Sadie got excited, but Ash sighed. She was too old for alphabet games. Why did she let Sadie talk her into coming to the kids’ service?
“On Yom Kippur,” the rabbi continued, “we reflect on mistakes we made this past year. We even sing a prayer called the Ashamnu, in which we list our sins alphabetically. So this morning, I’d like us to come up with our own Ashamnu, with a transgression for each letter of the alphabet. I’ll begin.” The rabbi held up a paper with the letter A and said, “For A, we could say ‘arrogance,’ which means acting like you’re better than other people.” She wrote arrogance on the paper, and Ash tried hard not to look at Harry, even though his photo could be in the dictionary under that very word.
“Does anyone else have an A?” the rabbi asked.
A boy raised his hand. “Being annoying.”
“That starts with a B,” said his youn
ger brother.
“Now you’re just being annoying,” the older brother said, and everyone laughed.

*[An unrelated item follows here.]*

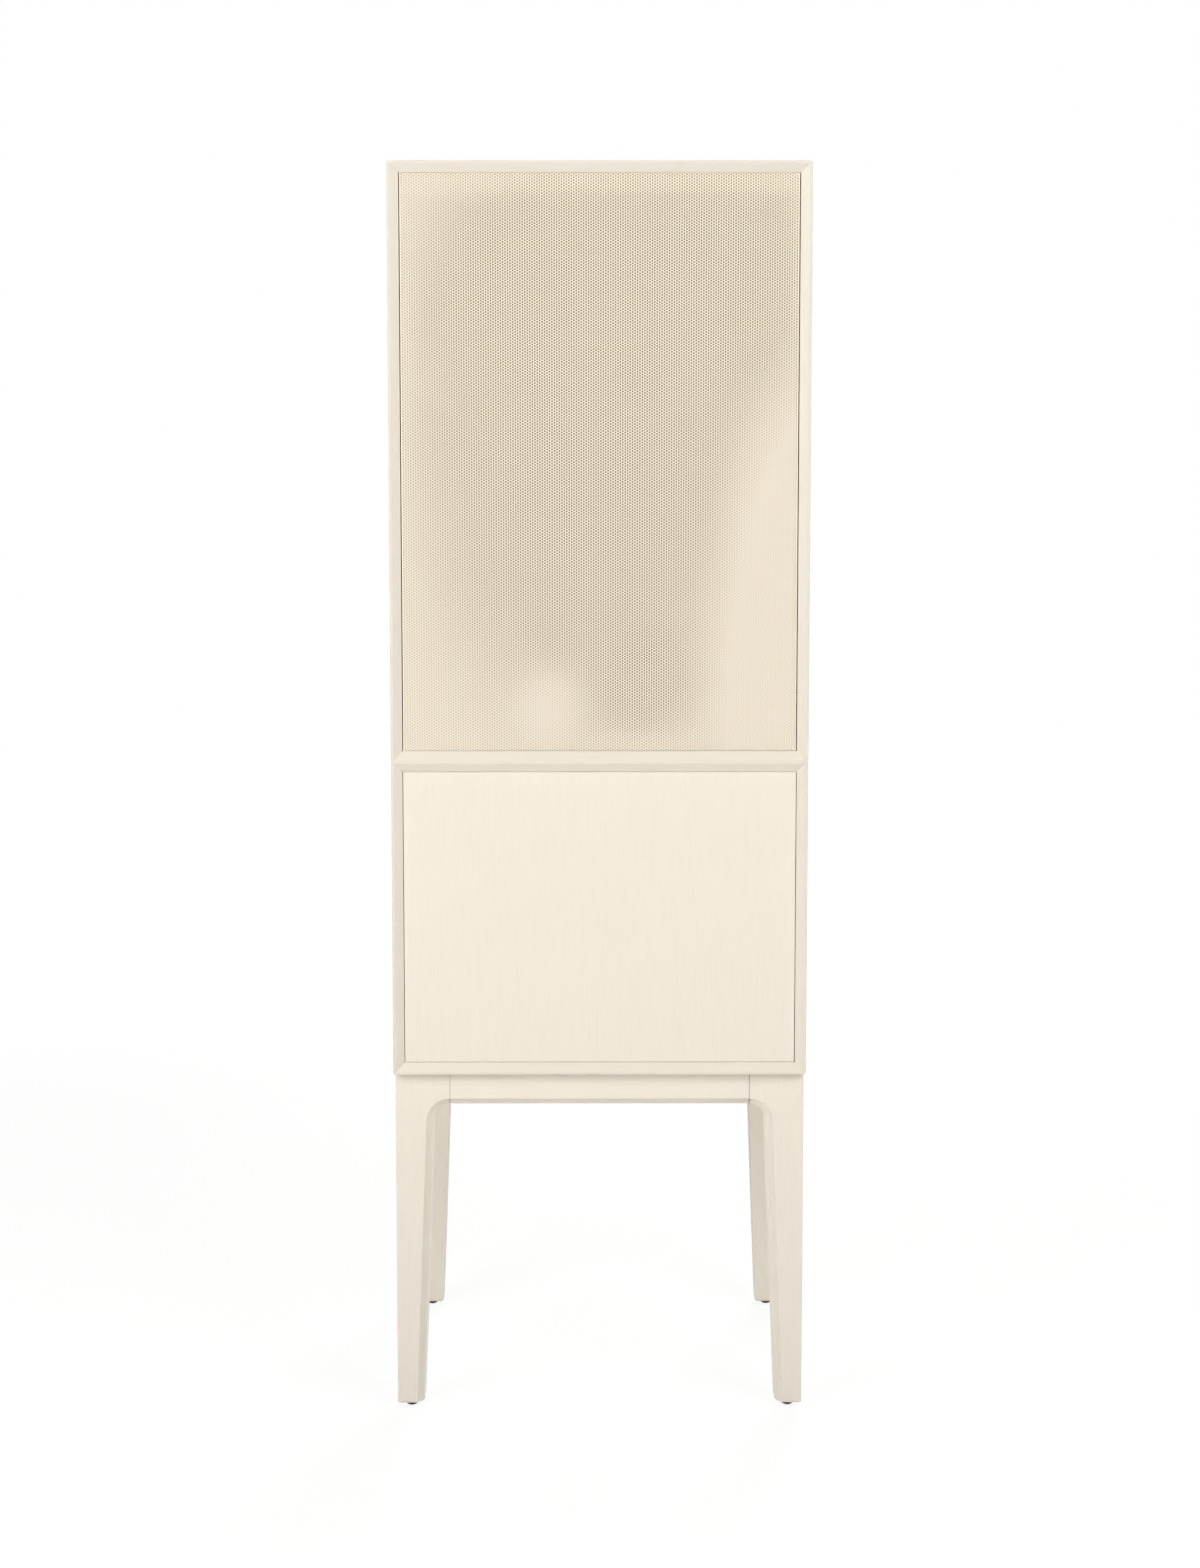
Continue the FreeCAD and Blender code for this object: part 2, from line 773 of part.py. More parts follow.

“Let’s do B,” said Rabbi Werner.
“Bad behavior?” suggested a girl.
The rabbi wrote it on the B paper.
Harry raised his hand. “Bragging,” he said.
Easy for you to think of that one, Ash thought.
“Very good,” said the rabbi. “C?”
“Comparing,” Sadie said, “and competing!”
Harry’s guilty of those too, Ash thought. So far, he embodied transgressions for every letter of the alphabet.
The game continued. Ash didn’t raise her hand at all, but she did come up with words in her head. It was easy since she was sitting next to Harry; all she had to do was think of his personality traits.
“How about J?” asked the rabbi.
“Jealousy,” Harry said.
He didn’t look at Ash as he said it, but she could feel that it was meant for her, and her face got warm with embarrassment. Yes, she’d been jealous of him. So what? It didn’t mean she was a bad person. She raised her hand for the first time. The rabbi was quick to call on her. “Judging other people,” Ash said pointedly.
“Good one,” Rabbi Werner said, writing it down. “K?”
“Killing!” shouted a girl in the back.
“Oh my,” said the rabbi. “What about L?”
“Lying,” said Sadie.
“Good one, Sade,” Ash whispered. She thought of Harry again, but then her mind drifted to Maria Van Ness. The software CEO claimed she didn’t want to expose kids to advertising, but Ash knew she was lying. Maybe it wasn’t technically a lie, since she didn’t have ads in her own software, but she was being very . . .
“Misleading,” Ash said for M, deciding that maybe she wasn’t too old for alphabet games after all. She waited patiently for P, then shot her hand into the air to say “Privacy. Well, not respecting someone’s privacy.”
“Prying?” Harry suggested.
“Sort of,” Ash said, but she was drowned out by a girl shouting “Poisoning someone!” It was the same girl who’d said “killing” and “murdering,” which meant Rabbi Werner was now looking a bit worried. She hurried the game along until they came up with something for Z, “popping zits.”